Jensen Huang flew to Tokyo to thank the man who saved NVIDIA 30 years ago

Jensen Huang stood in an Akihabara arcade this week, facing the man who once wrote a check that kept his company from going under.

Thirty years ago, Shoichiro Irimajiri — then president of Sega — invested $5 million in a struggling startup called NVIDIA. The company had just failed to deliver on a crucial contract for Sega’s Dreamcast console, and its cash was running out. This week, Huang traveled to Tokyo to personally thank him, the two men sharing the stage at the original Sega Akihabara game center (now GiGO Akihabara Store 3).

The reunion came with a business announcement. Sega and NVIDIA jointly revealed that Virtua Fighter Crossroads and future Sega titles will support NVIDIA’s RTX Spark — a new all-in-one system-on-chip for thin Windows laptops and compact desktops. Present at the event alongside Irimajiri were current Sega CEO Hajime Satomi, COO Shuji Utsumi, and Virtua Fighter creator Yu Suzuki.

The real weight of the gathering, though, was historical.

In the mid-1990s, NVIDIA had signed a lucrative deal to supply 3D graphics for Sega’s upcoming Dreamcast console. Its first chip, the NV1, had powered the original Virtua Fighter on PC. But the company bet on the wrong technical approach — quadrilateral rendering instead of the triangle-based graphics that became the industry standard — and couldn’t deliver. NVIDIA was burning cash with no clear path forward.

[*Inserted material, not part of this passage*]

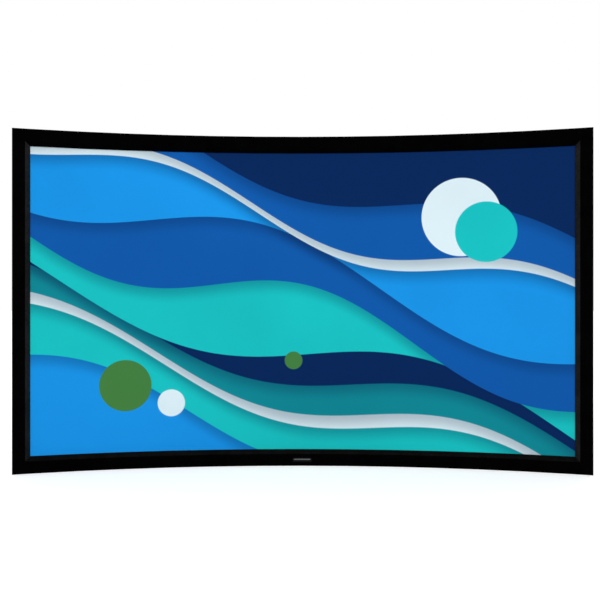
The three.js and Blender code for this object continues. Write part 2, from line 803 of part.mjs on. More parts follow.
function wallPad(side) {
  const [middleX] = rolled(side * hangerOffset, footBack);
  const middleZ = standoffLeg - HANGER_PLATE + STANDOFF_FACE / 2;
  const half = PAD_SIZE / 2;
  const corner = PAD_CORNER;
  const pad = outline([
    [-half + corner, -half],
    [half - corner, -half],
    [half, -half + corner],
    [half, half - corner],
    [half - corner, half],
    [-half + corner, half],
    [-half, half - corner],
    [-half, -half + corner],
  ]);
  return moved(extruded(pad, PAD_THICKNESS), (x, z, forward) => [
    middleX + x,
    wallY - forward,
    middleZ + z,
  ]);
}

for (const [sideName, side] of Object.entries(sides)) {
  add(`hanger_${sideName}`, "steel", hanger(side));
  add(`wall_bracket_${sideName}`, "steel", wallBracket(side));
  add(`standoff_${sideName}`, "steel", standoff(side));
  add(`wall_pad_${sideName}`, "rubber", wallPad(side));
  for (const [name, end] of [["hanger", 1], ["standoff", -1]]) {
    const s = side * hangerOffset;
    const z = end * (halfHeight + slotInset);
    add(`${name}_nut_${sideName}`, "steel", slotNut(s, z, HANGER_WIDTH, footHoles));
    footHoles.forEach((x, i) => {
      add(`${name}_screw_${sideName}_${i + 1}`, "steel", hexScrew(s + x, z, footBack, s));
    });
  }
}

// Badge

function badge() {
  const shape = new THREE.Shape();
  const x = BADGE_WIDTH / 2 - BADGE_CORNER;
  const z = BADGE_HEIGHT / 2 - BADGE_CORNER;
  shape.absarc(x, z, BADGE_CORNER, 0, Math.PI / 2, false);
  shape.absarc(-x, z, BADGE_CORNER, Math.PI / 2, Math.PI, false);
  shape.absarc(-x, -z, BADGE_CORNER, Math.PI, (3 * Math.PI) / 2, false);
  shape.absarc(x, -z, BADGE_CORNER, (3 * Math.PI) / 2, 2 * Math.PI, false);
  const middle = -halfHeight - FRAME_WIDTH + BADGE_RISE;
  return roll(
    moved(extruded(shape, BADGE_THICKNESS, 1, 3), (along, up, depth) => [
      along,
      -FIT_GAP - depth,
      middle + up,
    ]),
  );
}

add("badge_plate", "badge", badge());

// The origin is at the foot, in the middle of the object's width and depth.
const bounds = new THREE.Box3().setFromObject(object);
object.position.y = -(bounds.min.y + bounds.max.y) / 2;
object.position.z = -bounds.min.z;

export default object;
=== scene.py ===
"""Curved fixed frame projector screen, dressed for a studio picture.

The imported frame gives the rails, bars and brackets. This file adds what is soft or fine: the
velvet wraps, the stretched sheet with its hems, the rods with their clips, the bracket screws, the
bar on the badge, and a finish for every piece. Metres, +Z up, the viewer on the -Y side.
"""

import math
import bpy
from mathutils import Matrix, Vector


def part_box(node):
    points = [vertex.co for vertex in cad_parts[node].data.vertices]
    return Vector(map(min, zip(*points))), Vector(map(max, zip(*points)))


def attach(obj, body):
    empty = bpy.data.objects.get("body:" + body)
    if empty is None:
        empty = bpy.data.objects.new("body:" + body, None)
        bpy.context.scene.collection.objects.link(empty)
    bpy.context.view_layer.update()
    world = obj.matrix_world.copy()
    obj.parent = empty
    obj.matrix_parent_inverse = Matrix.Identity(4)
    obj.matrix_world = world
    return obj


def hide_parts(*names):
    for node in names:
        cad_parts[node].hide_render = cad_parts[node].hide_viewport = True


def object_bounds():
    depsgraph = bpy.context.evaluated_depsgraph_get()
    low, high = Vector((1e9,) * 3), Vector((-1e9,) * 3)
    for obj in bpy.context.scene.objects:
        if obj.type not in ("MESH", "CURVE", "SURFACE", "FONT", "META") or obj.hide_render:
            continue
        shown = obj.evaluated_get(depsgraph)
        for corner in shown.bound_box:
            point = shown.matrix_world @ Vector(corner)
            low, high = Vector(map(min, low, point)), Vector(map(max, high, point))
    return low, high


bl_info = {
    "name": "Curved projector screen",
    "version": (1, 0, 0),
    "blender": (4, 5, 0),
    "location": "View3D > Sidebar > Screen",
    "description": "Dresses a curved fixed frame projector screen and sets up its studio",
    "category": "Object",
}

import bmesh
import bpy
import numpy as np
from bpy.props import FloatProperty, FloatVectorProperty, IntProperty, PointerProperty
from mathutils import Vector

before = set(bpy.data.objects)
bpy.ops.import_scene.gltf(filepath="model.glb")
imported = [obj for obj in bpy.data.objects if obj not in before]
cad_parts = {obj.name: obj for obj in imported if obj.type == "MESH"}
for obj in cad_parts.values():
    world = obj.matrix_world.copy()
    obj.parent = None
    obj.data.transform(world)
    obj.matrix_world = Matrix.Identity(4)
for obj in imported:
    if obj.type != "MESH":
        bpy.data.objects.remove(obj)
CAD_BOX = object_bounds()
ROOT = "root"

MM = 0.001
SIDES = (("left", -1), ("right", 1))
ENDS = (("bottom", -1), ("top", 1))

# Height of the screen's middle
MID_HEIGHT = (CAD_BOX[0].z + CAD_BOX[1].z) / 2


# Settings


def number(name, description, default, **kind):
    return FloatProperty(name=name, description=description, default=default, **kind)


def length(name, description, default):
    return number(name, description, default, min=0.0, unit="LENGTH", precision=4)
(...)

That’s when Irimajiri stepped in. Despite NVIDIA’s failure on the Dreamcast contract, he saw something in the young company.

“$5 million was not a small amount for Sega at the time,” Huang recalled last year. “I told him honestly that if he gave us the money, there was a very high probability he would lose it all. But if we didn’t get it, we’d have to shut down — no way back. He thought about it for a few days, then came back and said: ‘We’re in.’”

NVIDIA is now worth $4.74 trillion — the most valuable company on the planet. Had Sega held onto that $5 million stake, Huang noted, it would be worth close to a trillion dollars today. Instead, Sega sold its shares for $300 million after the IPO.

“For them, making that much was already a miracle,” Huang said.

The gathering had the feel of a family reunion — one with a 30-year arc that begins with a near-death experience and ends at the top of the industry. For Huang, standing in that Akihabara arcade with the man who bet on his struggling startup when no one else would, it was a chance to say what he’d been saying in interviews for years directly to Irimajiri’s face: thank you.